The (journalistic) power of the network
There is an interesting discussion on Poynter's Online News discussion list that is worth every journalist's time to think about.
In a nutshell: The power of the blogging world in journalism may well be that it can bring to bear on a topic far more resources, incrementally, than can any single news organization (see the reflections of Editor & Publisher's Greg Mitchell on this in regard to the Jeff Gannon story).
Stephen Downes of Canada's National Research Council argues that under current models, however, the blogging network is just as susceptible to abuse as, in many respects, are current media. Particularly, he rails against the long tail, the contention that value in the future will come not from the mass but from aggregating millions of niches created by the interlinking of the network -- a concept that has become the darling of the digitorati lately. Downes contends (and I clearly am simplifying here) the power curve that characterizes the long tail is susceptible because a disproportionate area under that curve still is occupied by a relatively few sources. They occupy that position, he says, because they were there first and are relatively easy to link to, following the dictum of the net that linking is all. (Downes' post on his Stephen's Web should be read several times -- then put down and picked up every six months and read again for the power of the concepts and arguments he attempts to corral.)

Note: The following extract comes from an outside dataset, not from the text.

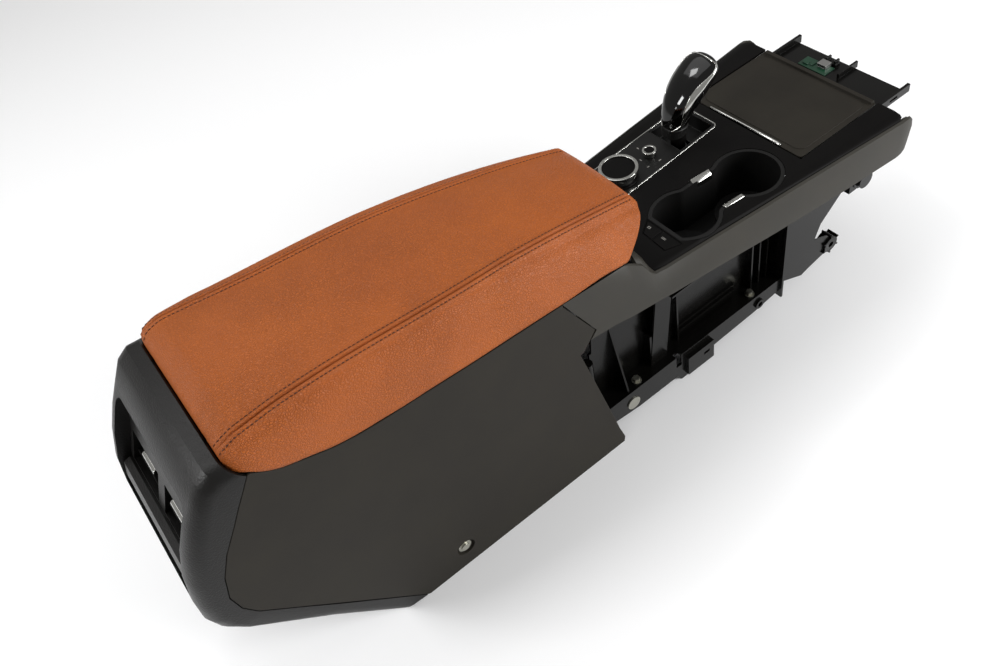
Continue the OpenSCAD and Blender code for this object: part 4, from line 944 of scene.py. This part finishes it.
@dataclass
class DeckDetails:
    """Plated rings, plates and handle of the deck, and the printed marks beside the knobs."""

    deck_z: float = 257.0
    large: Place = (-46.5, 146.0, 24.3, 14.6)
    little: Place = (-48.6, 198.0, 8.9, 8.9)
    plates: tuple[Place, ...] = (
        (24.4, 213.0, -4.0, 40.0), (82.0, 207.0, 176.0, 8.0))
    marks: tuple[Place, ...] = (
        (-69.4, 197.5, 3.6, 1.3), (-50.3, 184.8, 3.6, 1.3), (-32.7, 200.5, 1.3, 3.6),
        (-34.4, 182.6, 1.3, 3.2))

    def ring(self, name: str, at: Place, inner: float) -> bpy.types.Object:
        """A plated collar: a short tube flared towards its top, with a rolled rim.

        Args:
            name: the piece's name.
            at: middle x and y, outer radius and height.
            inner: its inner radius.

        Returns:
            The piece.
        """
        x, y, radius, height = at
        bpy.ops.object.select_all(action="DESELECT")
        low = self.deck_z + (2.1 if radius > 15 else 0.6)
        crown = 0.42 * height
        bpy.ops.mesh.primitive_cylinder_add(vertices=72, radius=radius * MM, depth=crown * MM,
                                            location=(x * MM, y * MM, (low + height - crown / 2) * MM))
        obj = bpy.context.object
        bpy.ops.object.mode_set(mode="EDIT")
        # The rolled crown stands out over a narrower foot
        self.pick_faces(obj, lambda n: n.z < -0.9)
        bpy.ops.mesh.inset(thickness=(radius - inner - 1.2) * MM)
        bpy.ops.mesh.extrude_region_move(TRANSFORM_OT_translate={"value": (0, 0, -(height - crown) * MM)})
        self.pick_faces(obj, lambda n: n.z < -0.9, largest=True)
        bpy.ops.mesh.inset(thickness=1.1 * MM)
        bpy.ops.mesh.delete(type="FACE")
        self.pick_faces(obj, lambda n: n.z > 0.9)
        bpy.ops.mesh.inset(thickness=(radius - inner) * MM)
        bpy.ops.mesh.delete(type="FACE")
        bpy.ops.object.mode_set(mode="OBJECT")
        self.close_holes(obj)
        modify(obj, "BEVEL", width=(0.055 * radius + 0.5) * MM, segments=5, angle_limit=math.radians(40))
        return settle(obj, name, 50)

    @staticmethod
    def close_holes(obj: bpy.types.Object) -> None:
        """Bridges the two open loops at the foot of a ring."""
        only(obj)
        bpy.ops.object.mode_set(mode="EDIT")
        bpy.ops.mesh.select_all(action="DESELECT")
        bpy.ops.mesh.select_non_manifold()
        bpy.ops.mesh.bridge_edge_loops()
        bpy.ops.mesh.select_all(action="SELECT")
        bpy.ops.mesh.normals_make_consistent(inside=False)
        bpy.ops.object.mode_set(mode="OBJECT")

    @staticmethod
    def pick_faces(obj: bpy.types.Object, test: Callable[[Vector], bool], largest: bool = False) -> None:
        """Selects the faces of an object in edit mode by their normal.

        Args:
            obj: the object in edit mode.
            test: takes a normal and says whether the face is wanted.
            largest: whether only the largest of them is selected.
        """
        bpy.ops.mesh.select_all(action="DESELECT")
        bm = bmesh.from_edit_mesh(obj.data)
        bm.select_mode = {"FACE"}
        bm.normal_update()
        wanted = [f for f in bm.faces if test(f.normal)]
        if largest:
            wanted = [max(wanted, key=lambda f: f.calc_area())]
        for face in wanted:
            face.select_set(True)
        bmesh.update_edit_mesh(obj.data)

    def plate(self, name: str, at: Place) -> bpy.types.Object:
        """A plated clip on the neck between the cups: a bent plate with rounded ends.

        Args:
            name: the piece's name.
            at: middle x and y, turn and slope in degrees.

        Returns:
            The piece.
        """
        x, y, turn, slope = at
        obj = add_box((x, y, self.deck_z - 5.6), (6.4, 29, 12.8))
        bpy.ops.object.mode_set(mode="EDIT")
        self.pick_faces(obj, lambda n: n.z > 0.9)
        # The top slopes down into the pocket, as wide as the clip
        pivot = ((x - 3.7) * MM, y * MM, (self.deck_z + 0.8) * MM)
        longer = 1 / math.cos(math.radians(slope))
        bpy.ops.transform.rotate(value=math.radians(-slope), orient_axis="Y", center_override=pivot)
        bpy.ops.transform.resize(value=(longer, 1, longer), center_override=pivot)
        bpy.ops.mesh.inset(thickness=0.9 * MM)
        bpy.ops.transform.translate(value=(0, 0, 0.35 * MM))
        bpy.ops.object.mode_set(mode="OBJECT")
        obj.rotation_euler = (0, 0, math.radians(turn))
        modify(obj, "BEVEL", width=0.8 * MM, segments=3, angle_limit=math.radians(30))
        return settle(obj, name, 40)

    def handle(self) -> bpy.types.Object:
        """The cover's handle: a slim bar, thickest near its passenger end, over a finger hollow."""
        bpy.ops.object.select_all(action="DESELECT")
        y = 314.0
        bpy.ops.mesh.primitive_cylinder_add(vertices=20, radius=2.0 * MM, depth=116 * MM,
                                            location=(-2 * MM, y * MM, (self.deck_z + 0.4) * MM),
                                            rotation=(0, math.pi / 2, 0))
        obj = bpy.context.object
        bpy.ops.object.transform_apply(location=True, rotation=True, scale=True)
        bpy.ops.object.mode_set(mode="EDIT")
        for cut in (-40, -20, 0, 20, 38, 50):
            bpy.ops.mesh.select_all(action="SELECT")
            bpy.ops.mesh.bisect(plane_co=(cut * MM, 0, 0), plane_no=(1, 0, 0))
        bpy.ops.object.mode_set(mode="OBJECT")
        taper = [(-60, 0.45), (-40, 0.55), (-20, 0.7), (0, 0.8), (20, 0.9), (38, 1.0), (50, 1.0), (56, 0.7)]
        for v in obj.data.vertices:
            k = float(smooth_table(taper, v.co.x / MM))
            v.co.y = y * MM + (v.co.y - y * MM) * k * 1.15
            v.co.z = (self.deck_z - 0.6) * MM + (v.co.z - (self.deck_z + 0.4) * MM) * k * 0.95 + k * 0.9 * MM
        modify(obj, "BEVEL", width=0.6 * MM, segments=3, angle_limit=math.radians(50))
        return settle(obj, "handle_bar", 60)

    def print_marks(self, name: str, marks: Sequence[Place]) -> bpy.types.Object:
        """Plain printed ticks, as a thin film of ink.

        Args:
            name: the piece's name.
            marks: middle x and y, width and height of each tick.

        Returns:
            The piece.
        """
        parts = []
        for x, y, wide, high in marks:
            obj = add_box((x, y, self.deck_z + 0.2), (wide, high, 0.16))
            bpy.ops.object.mode_set(mode="EDIT")
            self.pick_faces(obj, lambda n: n.z > 0.9)
            bpy.ops.mesh.inset(thickness=0.12 * MM)
            bpy.ops.object.mode_set(mode="OBJECT")
            parts.append(obj)
        return settle(join(parts), name, 30)

    def dress(self, wardrobe: Wardrobe) -> None:
        """Builds each detail and gives it its finish."""
        chrome = wardrobe.get(Finish.CHROME)
        finish_piece(self.ring("large_knob_ring", self.large, 20.2), "large_knob", chrome,
                     ["rotary_ring"])
        finish_piece(self.ring("little_knob_ring", self.little, 6.1), "little_knob", chrome,
                     ["small_ring"])
        for number, at in enumerate(self.plates):
            finish_piece(self.plate(f"cup_plate_{number}", at), "console", chrome, ["cup_trims"])
        finish_piece(self.handle(), "cover", chrome, ["cover_handle"])
        ink = wardrobe.get(Finish.INK)
        finish_piece(self.print_marks("panel_marks", self.marks), "console", ink)
        finish_piece(self.print_marks("inner_button_mark", [(43, 112.8, 4, 0.8), (43, 110.4, 4, 0.8),
                     (41.4, 111.6, 0.8, 1.8), (44.6, 111.6, 0.8, 1.8)]), "switch_inner", ink)
        finish_piece(self.print_marks("outer_button_mark", [(68, 111.2, 6, 0.8), (68, 109.6, 6, 0.8)]),
                     "switch_outer", ink)


# Camera, light and floor

@dataclass
class Studio:
    """Pale floor, soft light from above and behind, and the camera at the photograph's place."""

    place: Point = (0.61544, -0.37689, 0.99914)
    right: Point = (0.59462, 0.78515, -0.17313)
    up: Point = (-0.54963, 0.55412, 0.62519)
    back: Point = (0.5868, -0.27659, 0.76103)
    lens: float = 32.4

    def camera(self) -> None:
        """Adds the camera."""
        data = bpy.data.cameras.new("camera")
        data.lens, data.sensor_width = self.lens, 36.0
        data.clip_start, data.clip_end = 0.01, 50.0
        obj = bpy.data.objects.new("camera", data)
        bpy.context.scene.collection.objects.link(obj)
        turn = Matrix((self.right, self.up, self.back)).transposed().to_4x4()
        obj.matrix_world = Matrix.Translation(self.place) @ turn
        bpy.context.scene.camera = obj

    def light(self, name: str, place: Point, aim: Point, size: float, watts: float) -> None:
        """Adds a soft square light.

        Args:
            name: its name.
            place: where it hangs, in metres.
            aim: what it points at.
            size: its side in metres.
            watts: its power.
        """
        data = bpy.data.lights.new(name, "AREA")
        data.shape, data.size, data.energy = "SQUARE", size, watts
        obj = bpy.data.objects.new(name, data)
        bpy.context.scene.collection.objects.link(obj)
        obj.location = place
        obj.rotation_euler = (Vector(aim) - Vector(place)).to_track_quat("-Z", "Y").to_euler()

    def build(self, wardrobe: Wardrobe) -> None:
        """Sets up floor, light and camera."""
        self.camera()
        self.light("key", (1.9, 1.6, 1.15), (0, 0.1, 0.25), 1.2, 68)
        self.light("top", (-0.9, 0.2, 2.3), (0, 0, 0.25), 1.6, 10)
        self.light("rear", (-0.5, -2.1, 1.7), (0, -0.4, 0.3), 0.6, 30)
        # Two small ones for the highlights at tip and foot of the lever
        self.light("glint_tip", (-0.83, -0.14, 1.68), (-0.05, 0.28, 0.35), 0.28, 3)
        self.light("glint_foot", (-0.41, -1.27, 0.7), (-0.05, 0.25, 0.3), 0.16, 0.9)
        world = bpy.data.worlds.new("studio")
        world.use_nodes = True
        world.node_tree.nodes["Background"].inputs["Color"].default_value = (1.0, 0.985, 0.965, 1.0)
        world.node_tree.nodes["Background"].inputs["Strength"].default_value = 0.4
        bpy.context.scene.world = world
        bpy.context.scene.view_settings.view_transform = "Standard"
        bpy.ops.object.select_all(action="DESELECT")
        bpy.ops.mesh.primitive_plane_add(size=12)
        floor = settle(bpy.context.object, "studio_floor", None)
        paper = bpy.data.materials.new("pale_paper")
        paper.use_nodes = True
        shade = paper.node_tree.nodes["Principled BSDF"]
        shade.inputs["Base Color"].default_value = (0.96, 0.965, 0.975, 1)
        shade.inputs["Roughness"].default_value = 0.9
        floor.data.materials.append(paper)


def main() -> None:
    """Builds the scene in order and reports each piece."""
    logging.basicConfig(level=logging.INFO, format="%(name)s: %(message)s")
    wardrobe = Wardrobe()
    Studio().build(wardrobe)
    dress_nodes(wardrobe)
    Cushion().dress(wardrobe)
    Lever().dress(wardrobe)
    DeckDetails().dress(wardrobe)


if __name__ == "__main__":
    main()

Downes advocates for development of tools to replace the current hierarchical network structure with one that enables us to find information (define that term as you like) based on context built from markers that signify the way that information has been used by others -- in other words a truly distributed network. The critical distinction: While the long tail model still has its roots in aggregators that can reach into that tail and effectively associate those microlinks, "distributed journalism" (as Dan Gillmor has coined the term) would not under Downes' model rely on aggregation to discover semantically related material.
But, says Beau Dure, in a world (of blogs) where "the signal-to-noise ratio ... is staggeringly low," it's even more important for traditional media to step up the gatekeeping role. (Read his earlier master's thesis here.) The organization that does so, and that learns to integrate citizen journalism into its offerings, will be ahead in credibility, he says.
As is often the case in such situations, all of these views has probably got part of it right. Dure's probably is a better model of the current world where technological limitations make it unlikely most people would spend the time and effort to review thousands of information sources multiple times a day. The "traditional media" have a role in this world to sort and filter and probably do some production of journalism as an enhancement.
"Traditional media" have always been aggregators, not just of eyeballs, but of news as well. PR releases, police scanner broadcasts, tips whispered in reporters' ears -- all went into the maw to be spit out in a "product." It seems likely that, if those outlets acknowledge aggregation as their business (with journalism as a nice little sideline of that), they will find ways to shift their business model to encompass bloggers or whatever else comes along, and probably co-opt their share of these "new" journalists in the process.
While some segments wring their hands at the dilution and I suspect in some cases, disappearance, of the traditional reporter-editor production model ( Jakob Nielsen, for instance, has suggested that in the new scheme, editors could become more paramount than reporters) , Dure's suggestion is probably closer to the short-range truth: more distributed reporting, aggregated presentation. How much of that becomes mechanical versus human controlled remains to be seen. (Moral: If I were a reporter, I'd be concerned about bloggers; if I were an editor, I'd be concerned about Google, RSS and their successors.) One of the key flash points here will be Downes' argument that things shift to "pay to produce" -- that with distributed production, the producers at the end of the long tail put more value on being linked to and noticed than on receiving recompense for their work. (Clay Shirky has looked at this "fame vs. fortune" argument in the context of micropayments.)
Ultimately, if Downes' vision is achieved, the need for the aggregator diminishes sharply. Theoretically, we would be able to build a semantic network of sources and stories that would not depend on aggregation or on a hierarchy of A-list blogs. The question: Would we do it? Would we want to invest the time to be our own aggregators? The answer again is probably yes, and no. There are days, for instance -- or even hours of the day -- that I want a "quick read." At those times, there is value in aggregation (and with it the commission of "traditional journalism" to help me as a consumer make sense out of it). But there will also be times, such as now, when it will be enticing to wander about and discover seemingly random threads that when woven make a coherent tapestry. Downes' vision would make that more achievable.